Una descrizione a parte meritano i due scuri della porta-finestra che conduce al terrazzo dedicati ai solstizi d’estate e d’inverno. Il primo è allegoricamente un giovane con un manto purpureo e con in capo una ghirlanda di spighe di grano, il secondo è un uomo anziano vestito di pelli con una corona color turchino che reca il segno del Capricorno.

In conclusione, del percorso nella Galleria, esaminiamo la porta.

Collegata nella parete di fondo della galleria in posizione simmetrica rispetto all’ingresso, la porta della Galleria sin dall’origine aveva esclusivamente funzione ornamentale per garantire continuità decorativa  e sottolineare la preziosità dell’ambiente.

La struttura della stessa è composta da due pannelli incorniciati da un motivo a volute, di cui quello inferiore dipinto a monocromo raffigura il “Trionfo di Bacco” (fig.13) della bottega di Michelangelo Ricciolini.
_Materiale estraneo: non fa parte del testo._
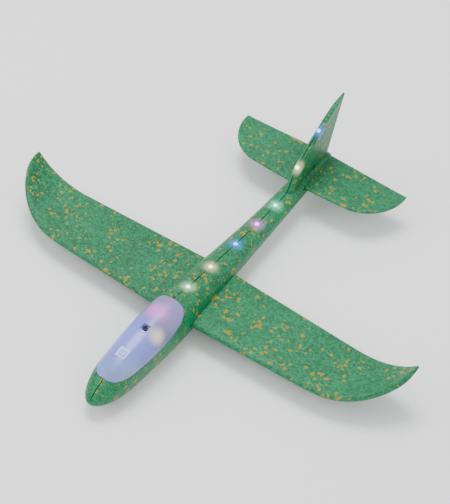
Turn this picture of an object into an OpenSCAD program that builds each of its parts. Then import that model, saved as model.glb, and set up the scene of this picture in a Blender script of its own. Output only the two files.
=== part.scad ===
// Hand-launched foam toy airplane: fuselage with fin, wing and tailplane pushed through slots,
// lit canopy over a battery tray, and a string of light beads along the spine.
// The nose points along -Y, +Z is up, and the belly stands on z = 0.

/* [Fuselage] */
// Distance from the nose tip to the middle of the model
nose_reach = 225; // [220:1:230]
// Length of the rounded nose
nose_len = 45; // [35:1:50]
// Roundness of the fuselage section, 2 is an ellipse
section_power = 2.3; // [2:0.1:2.6]

/* [Wing] */
// Half of the wing span
wing_half = 240; // [230:1:250]
// Height of the wing's middle plane
wing_z = 24; // [22:0.5:26]
// Thickness of the wing near its leading edge
wing_thick = 8; // [6:0.5:9]
// Radius of the upturned wing tips
tip_radius = 87; // [80:1:120]

/* [Tailplane] */
// Half of the tailplane span
tail_half = 107; // [100:1:112]
// Height of the tailplane's middle plane
tail_z = 34; // [33.5:0.1:34.5]
// Thickness of the tailplane near its leading edge
tail_thick = 5; // [4:0.5:5]

/* [Canopy] */
// Front end of the canopy
canopy_front = -203; // [-205:1:-201]
// Rear end of the canopy
canopy_rear = -90; // [-92:1:-86]
// Wall of the canopy shell
canopy_wall = 1.4; // [1:0.1:1.8]
// Gap round the canopy and the wing slots
gap = 0.3; // [0.2:0.05:0.4]

/* [Lights] */
// Radius of a light bead
bead_r = 2.2; // [1.8:0.1:2.6]
// Width of the slit that holds the wire
slit_w = 0.9; // [0.8:0.1:1.6]

/* [Hidden] */
$fn = 48;

// Half width, top, belly and widest height of the body at places along Y
half_width_pts = [[-225, 19.5], [-180, 20.4], [-110, 23.2], [-45, 20.5], [0, 17.8], [75, 14.5],
    [150, 11.4], [216, 6.5]];
top_pts = [[-225, 33], [-203, 38.7], [-172, 46], [-140, 51], [-90, 52], [-64, 47.5], [-23, 43], [24, 38.5],
    [70, 36], [122, 37], [150, 39.5], [216, 38]];
belly_pts = [[-225, 9], [-203, 5], [-165, -1.5], [-60, -1.5], [0, 9.5], [75, 14], [150, 18], [216, 24]];
middle_pts = [[-225, 18], [-150, 24], [60, 25], [150, 29], [216, 31]];
// Leading edge of the fin, as height and place along Y
fin_front_pts = [[30, 121], [66, 139], [88, 168], [94, 177], [106, 198], [117, 221]];

tail_post = 216;
tail_round_len = 8;
body_sides = 48;
fin_foot = 30;
fin_top = 117;
fin_rear_foot = 206;
fin_rear_top = 225;
fin_root_thick = 10;
fin_tip_thick = 6;
side_z = 33;
canopy_front_curve = 40;
canopy_rear_curve = 72;
slit_depth = 5;
wire_depth = 3.7;
wire_w = 0.7;
wire_play = 0.1;
bead_sink = 3;
bead_dome = 1.6;
bead_play = 0.12;

tray_half = 13;
tray_front = -190;
tray_rear = -100;
tray_base = 13;
tray_top = 30;
tray_wall = 1.2;
cavity_top = 36;
board_z = 27;
board_thick = 1.6;
cell_r = 5.8;
cell_h = 5.4;
cell_y = -128;
cell_z = tray_base + tray_wall + cell_r;
contact_thick = 0.5;

button_y = -173;
button_tilt = 13;
bezel_size = 11;
button_size = 7;
screw_y = -137;
screw_seat = 48.8;
screw_r = 1.4;
screw_play = 0.05;

back_led_places = [-64, -23, 24, 65, 102];
fin_led_heights = [66, 94];
cockpit_led_places = [[0, -183], [5, -158], [8, -134], [-3, -114]];

// Smooth curve through a list of points
function seg(p, t, i = 0) = (i >= len(p) - 2 || t < p[i + 1][0]) ? i : seg(p, t, i + 1);
function slope(p, i) =
    let(a = max(0, i - 1), b = min(len(p) - 1, i + 1))
    (p[b][1] - p[a][1]) / (p[b][0] - p[a][0]);
function curve(p, t) =
    let(i = seg(p, t), w = p[i + 1][0] - p[i][0], u = (t - p[i][0]) / w)
    p[i][1] * (1 + 2 * u) * pow(1 - u, 2) + slope(p, i) * w * u * pow(1 - u, 2)
    + p[i + 1][1] * u * u * (3 - 2 * u) - slope(p, i + 1) * w * u * u * (1 - u);

// How far an end has closed, from 0 at the very end to 1 where the body is full
function closing(d) = d >= 1 ? 1 : sqrt(max(0.0004, 1 - pow(1 - d, 2)));
function end_round(y) = min(closing((y + nose_reach) / nose_len), closing((tail_post - y) / tail_round_len));
function mid_z(y) = curve(middle_pts, y);
function top_z(y) = mid_z(y) + (curve(top_pts, y) - mid_z(y)) * end_round(y);
function signed_pow(v, e) = sign(v) * pow(abs(v), e);

function body_ring(y, inset) =
    let(
        r = end_round(y),
        w = curve(half_width_pts, y) * r - inset,
        up = (curve(top_pts, y) - mid_z(y)) * r - inset,
        down = (mid_z(y) - curve(belly_pts, y)) * r - inset
    )
    [for (k = [0 : body_sides - 1])
        let(a = 360 * k / body_sides, s = signed_pow(sin(a), 2 / section_power))
        [w * signed_pow(cos(a), 2 / section_power), y, mid_z(y) + (s > 0 ? up : down) * s]];

// Closed skin over a list of rings with equal numbers of points
module skin(rings) {
    n = len(rings[0]);
    last = len(rings) - 1;
    points = [for (r = rings) each r];
    sides = [for (i = [0 : last - 1], k = [0 : n - 1])
        let(a = i * n + k, b = i * n + (k + 1) % n)
        each [[a, b, b + n], [a, b + n, a + n]]];
    caps = [[for (k = [n - 1 : -1 : 0]) k], [for (k = [0 : n - 1]) last * n + k]];
    polyhedron(points, concat(sides, caps), convexity = 6);
}

nose_steps = 8;
tail_steps = 4;
body_step = 6;
body_places = concat(
    [for (i = [0 : nose_steps]) -nose_reach + nose_len * (1 - cos(90 * i / nose_steps))],
    [for (y = [-nose_reach + nose_len + body_step : body_step : tail_post - tail_round_len - 2]) y],
    [for (i = [0 : tail_steps]) tail_post - tail_round_len * (1 - sin(90 * i / tail_steps))]
);

// Body outline from the nose back to the given place
module body_loft(inset, rear = tail_post) {
    skin([for (y = body_places) if (y <= rear) body_ring(y, inset)]);
}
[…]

Il dio, come vuole la tradizione, è un giovane nudo avvolto in un mantello con il capo cinto da una corona di tralci di vite e seduto sopra un carro trainato da una coppia di leopardi. Con la mano sinistra regge entrambe le briglie poiché la sinistra impugna una freccia in collegamento con l’arco che tiene un putto di fianco a lui. Lo sfondo è animato dalla folla danzante , tra cui un Sileno e un gruppo di menadi  abbandonate al ritmo sfrenato dei cembali.

La raffigurazione sembra partecipare delle nozze sulla volta creando così grande unità di spazio iconografico.

Fig. 13

 

BIBLIOGRAFIA

-Barucca e Sfrappini, Tutta per ordine dipinta, La Galleria dell’Eneide di Palazzo Buonaccorsi di Macerata, 2001.

-Niccolò Ricciolini in ricerche di storia dell’arte, Archivio di Stato Macerata, La galleria di Palazzo Buonaccorsi a Macerata, note documentarie sulla committenza, 1997.

-Melatini, I Buonaccorsi tra Medioevo e Novecento, Civitanova Marche, 1993.

-Barberi e Prete, La decorazione della galleria, 1710-1721.